In the ongoing quest to identify pain treatments with fewer adverse effects than those commonly used, researchers at the University of California Irvine and the Chinese Academy of Sciences in Dalian, China, investigated the antinociceptive properties of a Chinese herb that has long been used for pain relief.1
Plant extracts have been used to treat pain for centuries. Perhaps most notable to western medicine are aspirin, which was initially developed from salicin, a chemical in willow bark , and opioids, which originated from the opium poppy.2
In traditional Chinese medicine, the Corydalis yanhusuo W.T. Wang (YHS) herb has been used to treat pain and inflammation for more than 1,000 years.
“There is a growing interest in finding therapies that act not on one single target but instead are multi-targeted–we call this polypharmacology,” said study co-author Olivier Civelli, PhD, a professor of pharmacology, pharmaceutical sciences, and developmental and cell biology at the University of California Irvine. “YHS is a mixture of alkaloids that together can have a different analgesic effect than isolated drugs,” he told Clinical Pain Advisor.
Previous research demonstrated the antinociceptive properties of 2 isolated alkaloids of YHS, l-tetrahydropalmatine (l-THP) and dehydrocorybulbine (DHCB).3,4 Dr Cipelli and colleagues aimed to build on those findings by investigating the analgesic effects of the full YHS extract in rodent models of acute, inflammatory, and neuropathic pain.

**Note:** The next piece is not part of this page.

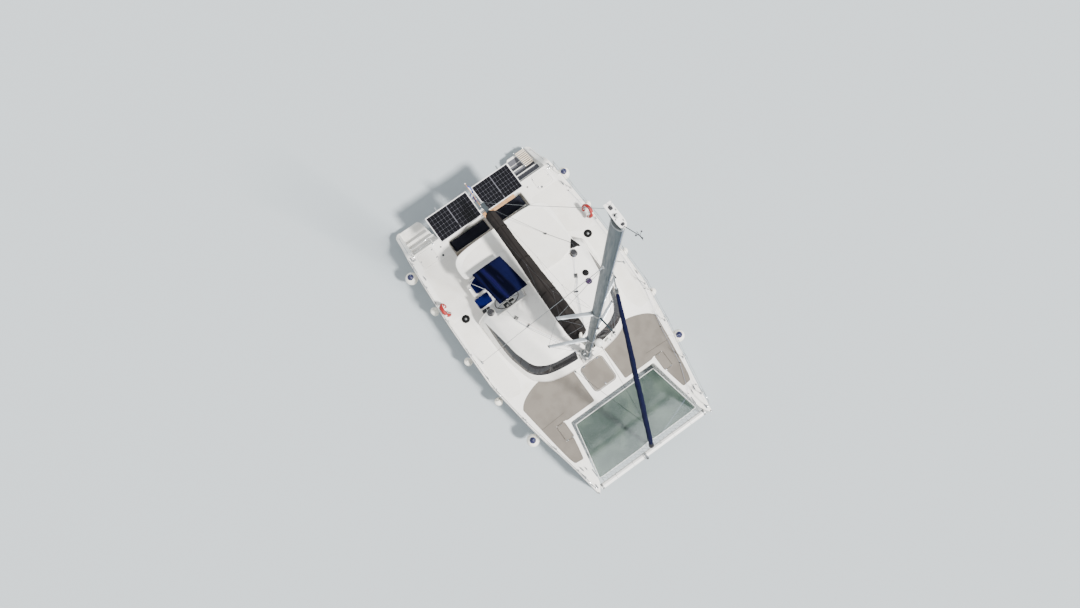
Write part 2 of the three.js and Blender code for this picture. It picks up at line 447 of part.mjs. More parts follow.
// a teak seat plank on two brackets between the arch's legs
arch = join(arch, box(-4345, -4165, -20, 1310, 1880, 1905), box(-4470, -4300, 1285, 1315, 1860, 1900), box(-4345, -4320, 10, 60, DECK_Z + GAP, 1890));
add("stern_arch", arch.intersect(box(-6000, 0, -3000, 3000, DECK_Z + GAP, 4000)), steel);
for (const [side, s] of SIDES) add(side + "_solar_panel", box(PANEL_X[0], PANEL_X[1], PANELS[side][0], PANELS[side][1], PANEL_Z[0], PANEL_Z[1]), solar);
let ladder = null;
for (const y of [LADDER.y0 + 15, LADDER.y1 - 15]) {
  const r = rod([0, y, 0], [LADDER.len, y, 0], 14, 8);
  ladder = ladder ? ladder.add(r) : r;
}
for (let i = 0; i < 9; i++) ladder = ladder.add(box(60 + i * 100, 110 + i * 100, LADDER.y0 + 10, LADDER.y1 - 10, -11, 11));
add("boarding_ladder", ladder.rotate([0, -LADDER.tilt, 0]).translate([LADDER.x, 0, LADDER.z]), teak);

// ---------- deck gear ----------
for (const [side, s] of SIDES) {
  let rail = null;
  const posts = STANCHIONS.map((x) => [x, s * (edge(x) - 60), at(STATIONS, x, "zs")]);
  posts.forEach((p, i) => {
    const post = rod([p[0], p[1], p[2] + 2], [p[0], p[1], p[2] + RAIL_H[1] + 8], 13, 8);
    rail = rail ? rail.add(post) : post;
    if (i) for (const h of RAIL_H) {
      const q = posts[i - 1];
      rail = rail.add(rod([q[0], q[1], q[2] + h], [p[0], p[1], p[2] + h], 6, 6));
    }
  });
  add(side + "_rail", rail, steel);
  FENDERS.forEach(([x, r, h, z], i) => {
    const prof = [[0, -h / 2], [r * 0.62, -h * 0.42], [r * 0.96, -h * 0.2], [r, 0], [r * 0.96, h * 0.2], [r * 0.62, h * 0.4], [28, h * 0.47], [28, h * 0.56], [0, h * 0.56]];
    const g = new THREE.LatheGeometry(prof.map(([a, b]) => new THREE.Vector2(a, b)), 12).rotateX(Math.PI / 2);
    add(side + "_fender_" + (i + 1), solid(g.translate(x, s * (edge(x) + r + 30), z)), vinyl);
  });
  const buoy = [];
  for (let k = 0; k <= 12; k++) {
    const a = (-60 + k * 25) * (Math.PI / 180);
    buoy.push([-2200 - 200 * Math.sin(a - Math.PI / 2) * 1.1, s * (edge(-2200) - 160), 2020 + 210 * Math.cos(a - Math.PI / 2)]);
  }
  add(side + "_lifebuoy", pipe(buoy, 55, 8, 18), red);
}

export default catamaran;
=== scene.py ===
"""Looks of a cruising sailing catamaran afloat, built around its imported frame. Metres, +X ahead, +Y to port, z 0 at the waterline."""
import math

import bmesh  # noqa: E402
import bpy  # noqa: E402
import numpy as np  # noqa: E402
from mathutils import Matrix, Vector  # noqa: E402
from mathutils.geometry import delaunay_2d_cdt  # noqa: E402


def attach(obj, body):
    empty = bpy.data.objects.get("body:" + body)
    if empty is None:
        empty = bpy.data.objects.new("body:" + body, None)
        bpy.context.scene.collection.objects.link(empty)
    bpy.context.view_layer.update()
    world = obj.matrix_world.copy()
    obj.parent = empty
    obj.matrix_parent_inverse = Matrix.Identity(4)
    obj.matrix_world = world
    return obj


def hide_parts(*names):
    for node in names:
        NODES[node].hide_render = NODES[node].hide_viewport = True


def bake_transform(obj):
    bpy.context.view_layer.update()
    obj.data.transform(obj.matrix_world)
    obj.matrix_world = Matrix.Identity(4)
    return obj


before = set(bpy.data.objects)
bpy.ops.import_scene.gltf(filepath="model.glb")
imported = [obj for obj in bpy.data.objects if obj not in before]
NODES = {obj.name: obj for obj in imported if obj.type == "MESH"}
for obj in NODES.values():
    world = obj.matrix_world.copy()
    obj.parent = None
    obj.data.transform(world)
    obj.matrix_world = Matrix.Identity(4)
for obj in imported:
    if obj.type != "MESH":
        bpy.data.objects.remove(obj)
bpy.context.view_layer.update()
PI = math.pi
rng = np.random.default_rng(11)

# ------------------------------------------------------------------ camera, light, floor
cam_data = bpy.data.cameras.new("camera")
cam = bpy.data.objects.new("camera", cam_data)
bpy.context.scene.collection.objects.link(cam)
right, up, back = Vector((0.5801, 0.8140, -0.0286)), Vector((-0.7983, 0.5752, 0.1783)), Vector((0.1616, -0.0806, 0.9836))
m = Matrix.Identity(4)
for i, axis in enumerate((right, up, back)):
    for k in range(3):
        m[k][i] = axis[k]
m[0][3], m[1][3], m[2][3] = 4.11889, -2.53425, 29.85525
cam.matrix_world = m
cam_data.sensor_fit = "HORIZONTAL"
cam_data.sensor_width = 36.0
cam_data.lens = 27.157
cam_data.clip_start, cam_data.clip_end = 0.5, 500.0
bpy.context.scene.camera = cam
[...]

Mice were administered different doses of either morphine, YHS, a vehicle solution, or a mixture of the isolated alkaloids l-THP and DHCB, before being subjected to standardized tests to assess pain behavior following spinal nerve ligation, and which included the tail-flick assay, the formalin paw licking assay, the von Frey filaments assay, and the Hargreaves assay.
According to the results, YHS (500 mg/kg) showed significant antinociceptive effects in the tail-flick assay (P <.001), while a combination of its isolated compounds showed no such effect (P >.05). Results from the other 3 assays indicate antinociceptive effects on acute, inflammatory, and neuropathic pain at a non-sedative dose (200 mg/kg), compared to the vehicle solution, which had no effect.
In addition, experiments comparing wild-type mice and dopamine D2 receptor knockout (D2KO) mice revealed that the analgesic mechanisms of YHS are at least partially due to D2 receptor antagonism.
However, these effects were observed for acute and neuropathic, but not inflammatory, pain. Further testing showed that daily administration of YHS for 7 days did not lead to tolerance of its antinociceptive effects, unlike morphine (P <.01).
YHS presents a potential new treatment option for neuropathic pain management, without the tolerance observed with many analgesic drugs.
“Another benefit is that, because YHS acts, at least in part, as an antagonist to the dopamine receptors, it should not display addictive properties, which is a major issue in pain management these days,” explained Dr Civelli. Because “YHS is readily available as a supplement in the US, and it can be used by patients without prescription, clinicians could prescribe it as an adjunct therapy,” he added.
In future research, he would like to test the effects of combining YHS with commonly used analgesics to possibly prevent their overuse. He noted that research on “natural medicine” is not well-received by institutions that support basic research, partially because of the relative novelty of poly-pharmacology, which is inherent to plant-based medicine.
“For that to begin to change, we will need to decrease the power of the pharmaceutical industry on academic research. Maybe the fact that countries like China are taking their traditional medicines seriously will be a catalyst for change,” he said.
Limitations and Disclosures
Future studies should elucidate the role of D1 and D2 receptors in the antinociceptive effects of YHS, and clinical trials should be conducted to further test efficacy and safety in humans.
The authors declare that they have no conflicts of interest to disclose.
- Wang L, Zhang Y, Wang Z, et al. The antinociceptive properties of the Corydalis yanhusuo extract. PLoS ONE. 2016; 11(9): e0162875. doi:10.1371/journal.pone.0162875.
- University of Maryland Medical Center. Willow Bark. Retrieved 9/21/16 from http://umm.edu/health/medical/altmed/herb/willow-bark
- Hu JY, Jin GZ. Supraspinal D2 receptor involved in antinociception induced by l-tetrahydropalmatine. Zhongguo Yao Li Xue Bao. 1999; 20(8):715-719.
- Zhang Y, Wang C, Wang L, et al. A novel analgesic isolated from a traditional Chinese medicine. Curr biol. 2014; 24(2):117–123.